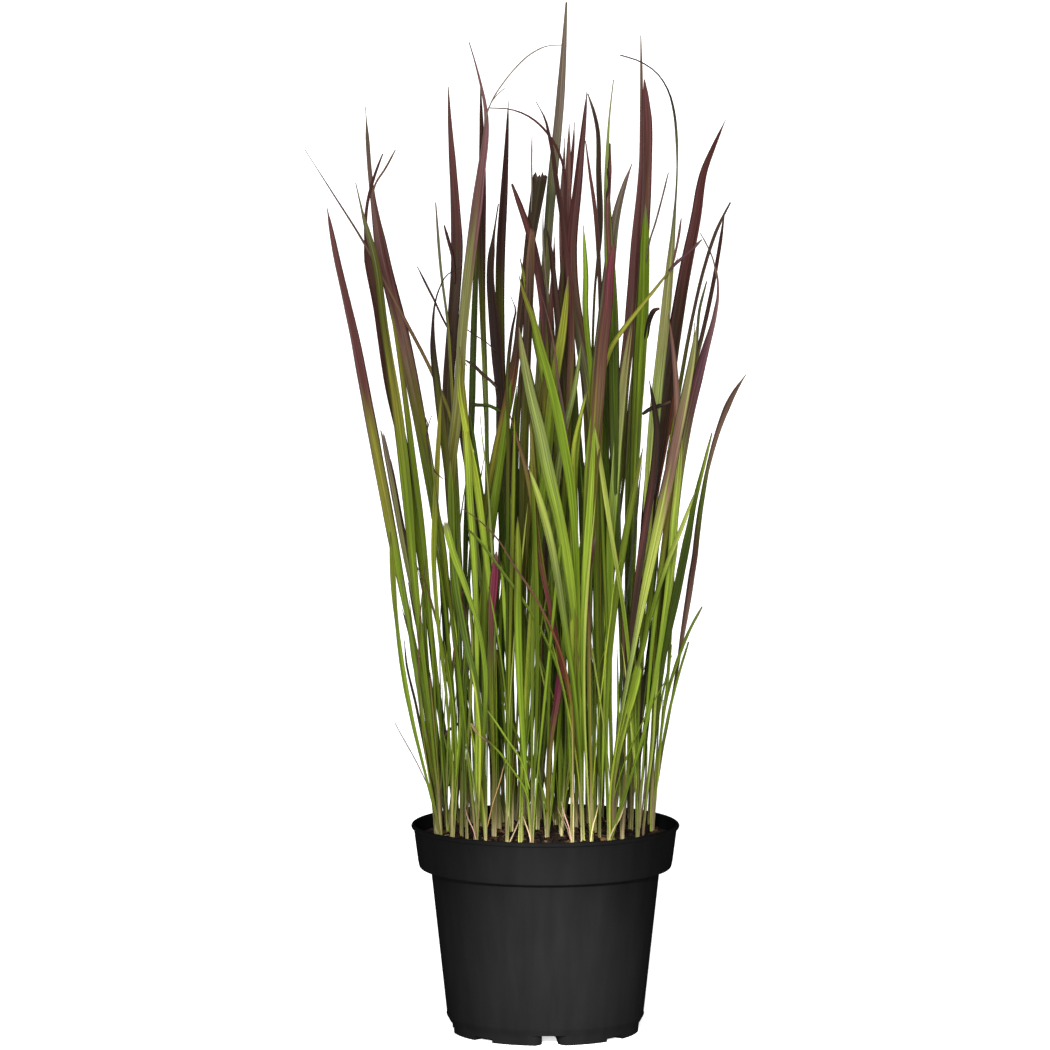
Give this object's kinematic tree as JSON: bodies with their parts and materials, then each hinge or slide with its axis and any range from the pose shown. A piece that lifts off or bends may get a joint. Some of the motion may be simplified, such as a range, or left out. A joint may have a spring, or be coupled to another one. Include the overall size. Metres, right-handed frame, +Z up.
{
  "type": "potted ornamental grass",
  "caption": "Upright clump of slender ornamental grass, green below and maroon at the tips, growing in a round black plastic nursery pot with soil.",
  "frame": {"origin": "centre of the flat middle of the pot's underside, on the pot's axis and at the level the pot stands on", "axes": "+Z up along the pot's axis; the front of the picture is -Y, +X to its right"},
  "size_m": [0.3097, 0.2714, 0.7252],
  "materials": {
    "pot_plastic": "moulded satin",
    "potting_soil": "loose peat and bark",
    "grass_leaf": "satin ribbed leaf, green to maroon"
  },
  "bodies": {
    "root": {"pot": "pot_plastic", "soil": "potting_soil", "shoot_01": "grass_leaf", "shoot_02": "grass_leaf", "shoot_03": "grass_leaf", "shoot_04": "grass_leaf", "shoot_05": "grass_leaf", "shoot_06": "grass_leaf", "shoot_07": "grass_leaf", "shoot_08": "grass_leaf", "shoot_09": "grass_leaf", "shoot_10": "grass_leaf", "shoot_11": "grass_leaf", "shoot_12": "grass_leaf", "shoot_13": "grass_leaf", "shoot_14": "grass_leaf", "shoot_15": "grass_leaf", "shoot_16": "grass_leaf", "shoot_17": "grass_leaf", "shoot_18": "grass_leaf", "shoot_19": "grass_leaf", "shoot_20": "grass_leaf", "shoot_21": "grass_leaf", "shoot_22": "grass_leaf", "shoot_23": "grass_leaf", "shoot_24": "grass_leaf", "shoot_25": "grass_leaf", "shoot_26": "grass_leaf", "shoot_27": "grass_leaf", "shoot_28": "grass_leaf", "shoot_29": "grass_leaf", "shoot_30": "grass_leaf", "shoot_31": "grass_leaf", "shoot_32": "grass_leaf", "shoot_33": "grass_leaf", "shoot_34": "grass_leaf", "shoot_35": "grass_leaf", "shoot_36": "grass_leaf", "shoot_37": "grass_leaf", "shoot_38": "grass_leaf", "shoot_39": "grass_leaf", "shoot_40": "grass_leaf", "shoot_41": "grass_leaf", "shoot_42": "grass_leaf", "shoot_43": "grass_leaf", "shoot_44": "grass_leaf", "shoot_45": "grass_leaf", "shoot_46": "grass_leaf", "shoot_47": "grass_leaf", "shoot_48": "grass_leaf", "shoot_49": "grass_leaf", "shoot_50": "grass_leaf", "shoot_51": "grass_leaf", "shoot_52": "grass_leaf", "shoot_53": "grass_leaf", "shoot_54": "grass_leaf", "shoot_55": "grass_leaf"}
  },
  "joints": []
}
****************************************
Copy all of the data exactly.

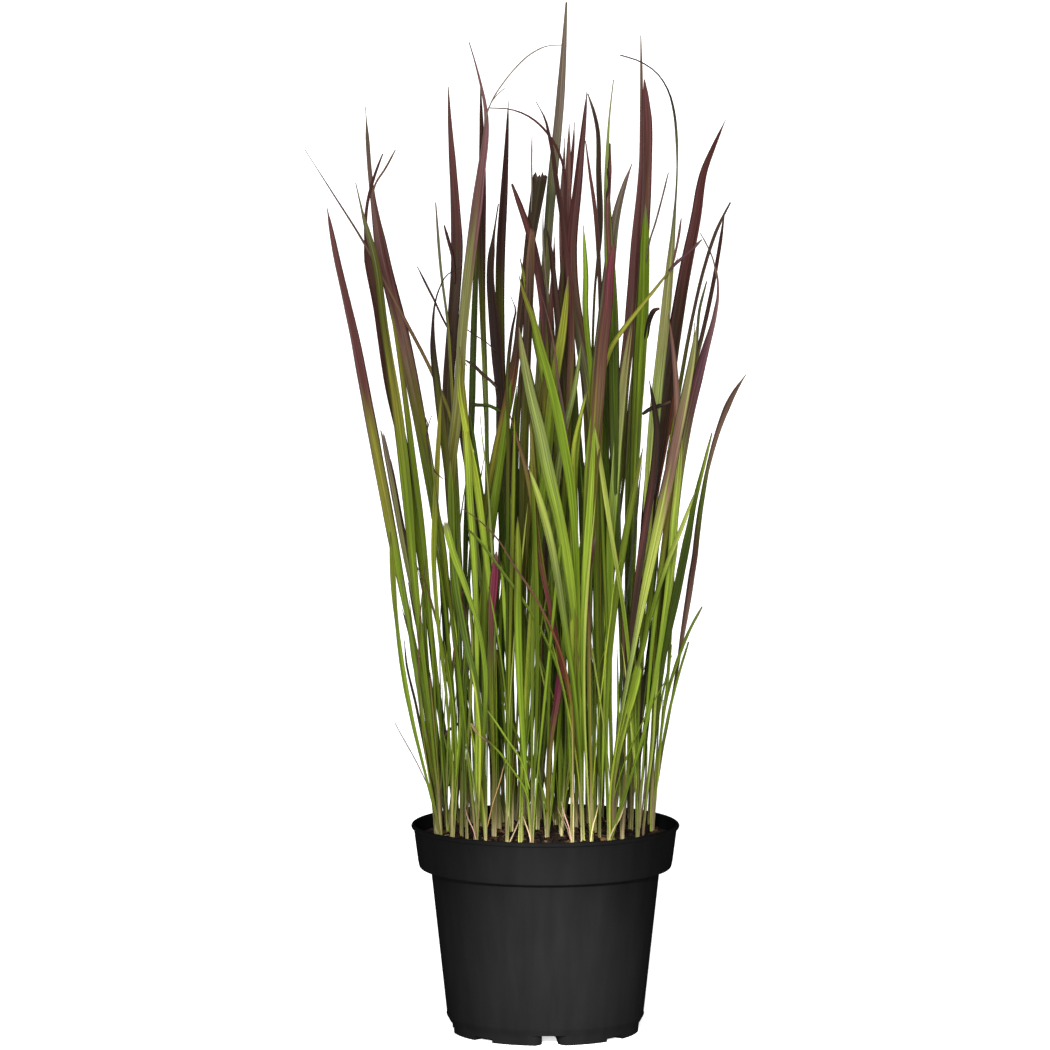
Give this object's kinematic tree as JSON: bodies with their parts and materials, then each hinge or slide with its axis and any range from the pose shown. A piece that lifts off or bends may get a joint. Some of the motion may be simplified, such as a range, or left out. A joint may have a spring, or be coupled to another one. Include the overall size. Metres, right-handed frame, +Z up.
{
  "type": "potted ornamental grass",
  "caption": "Upright clump of slender ornamental grass, green below and maroon at the tips, growing in a round black plastic nursery pot with soil.",
  "frame": {"origin": "centre of the flat middle of the pot's underside, on the pot's axis and at the level the pot stands on", "axes": "+Z up along the pot's axis; the front of the picture is -Y, +X to its right"},
  "size_m": [0.3097, 0.2714, 0.7252],
  "materials": {
    "pot_plastic": "moulded satin",
    "potting_soil": "loose peat and bark",
    "grass_leaf": "satin ribbed leaf, green to maroon"
  },
  "bodies": {
    "root": {"pot": "pot_plastic", "soil": "potting_soil", "shoot_01": "grass_leaf", "shoot_02": "grass_leaf", "shoot_03": "grass_leaf", "shoot_04": "grass_leaf", "shoot_05": "grass_leaf", "shoot_06": "grass_leaf", "shoot_07": "grass_leaf", "shoot_08": "grass_leaf", "shoot_09": "grass_leaf", "shoot_10": "grass_leaf", "shoot_11": "grass_leaf", "shoot_12": "grass_leaf", "shoot_13": "grass_leaf", "shoot_14": "grass_leaf", "shoot_15": "grass_leaf", "shoot_16": "grass_leaf", "shoot_17": "grass_leaf", "shoot_18": "grass_leaf", "shoot_19": "grass_leaf", "shoot_20": "grass_leaf", "shoot_21": "grass_leaf", "shoot_22": "grass_leaf", "shoot_23": "grass_leaf", "shoot_24": "grass_leaf", "shoot_25": "grass_leaf", "shoot_26": "grass_leaf", "shoot_27": "grass_leaf", "shoot_28": "grass_leaf", "shoot_29": "grass_leaf", "shoot_30": "grass_leaf", "shoot_31": "grass_leaf", "shoot_32": "grass_leaf", "shoot_33": "grass_leaf", "shoot_34": "grass_leaf", "shoot_35": "grass_leaf", "shoot_36": "grass_leaf", "shoot_37": "grass_leaf", "shoot_38": "grass_leaf", "shoot_39": "grass_leaf", "shoot_40": "grass_leaf", "shoot_41": "grass_leaf", "shoot_42": "grass_leaf", "shoot_43": "grass_leaf", "shoot_44": "grass_leaf", "shoot_45": "grass_leaf", "shoot_46": "grass_leaf", "shoot_47": "grass_leaf", "shoot_48": "grass_leaf", "shoot_49": "grass_leaf", "shoot_50": "grass_leaf", "shoot_51": "grass_leaf", "shoot_52": "grass_leaf", "shoot_53": "grass_leaf", "shoot_54": "grass_leaf", "shoot_55": "grass_leaf"}
  },
  "joints": []
}